Ödül aldığınız projeler neler?

Bursa Kültür ve Sanat Derneği ile beraber yapmış olduğumuz ‘Acı Roman’ isimli tiyatro oyunu için Başbakanımız Binali Yıldırım tarafından En İyi Sivil Toplum Farkındalık Ödülü aldık. Sonrasında ‘Mevsim’ isimli kısa filmden bir ödülümüz var ve ‘Kaçış 1950’ isimli filmimizden ise Frankfurt Film Festivali ve Elazığ Film Festivali’nde aldığımız ödüllerimiz var.

Hazırlığını yaptığınız yeni bir projeniz var mı?

Evet, üzerinde çalışmış olduğumuz, çok ciddi emek verdiğimiz ve çok hassas bir konusu olan bir proje. En önemlisi de hikâyenin tamamen gerçek olmasıdır.

Filmin konusu nedir? 

Filmin konusu ile ilgili sadece şunu söyleyebilirim; 1915 ile 1917 yılları arasında Erzurum’da yaşanmış gerçek bir hikâyeyi anlatıyor.
Filmin yapımı Ruka Film tarafından yapılacak.

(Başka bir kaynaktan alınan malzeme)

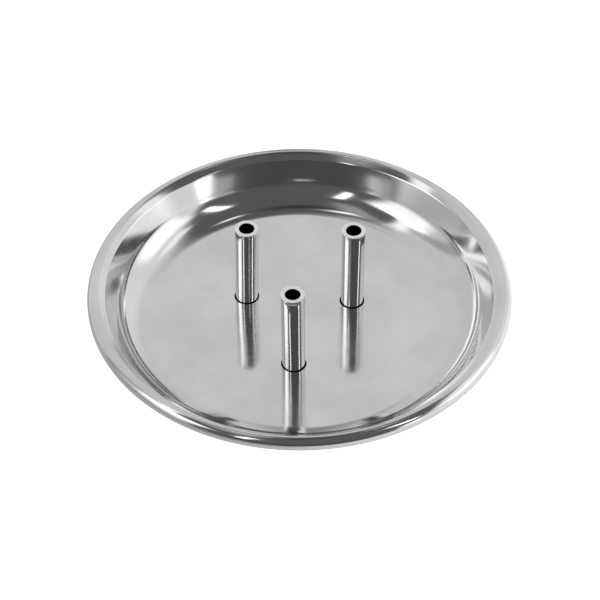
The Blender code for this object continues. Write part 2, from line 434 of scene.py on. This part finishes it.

Filmde Eşref Kolçak da yer alacak ve birçok isim, projede olacak. 

Son olarak gazetemiz okurlarına neler söylemek istersiniz?

Çocuklarımıza önem ve özen gösterelim, onları sanatın ve sporun dallarına yönlendirelim. Sanata ve spora yönlendirildikleri zaman sanatçı veya sporcu olacaklar, diye bir durum söz konusu değil. Sanat ve spor kendilerine olan özgüvenlerini kazanmalarını sağlayacaktır ve meslek tercihlerinde özgür bırakılmalı çocuklarımız. Sevdikleri işleri yapmaları için çocuklarına destek vermenizi yürekten isterim. Çocuklarımıza sevmeyi öğretelim. İnsanları sevmeyi, doğayı sevmeyi, hayvanları sevmeyi öğretelim. Bunu başarabilirsek gelecekte çok güzel bir dünya çocuklarımızın olur ve sözlerimi ulu önder Mustafa Kemal Atatürk’ün sözleriyle bitirmek istiyorum: “Çocuklar geleceğimizin güvencesi, yaşama sevincimizdir. Bugünün çocuğunu, yarının büyüğü olarak yetiştirmek hepimizin insanlık görevidir.”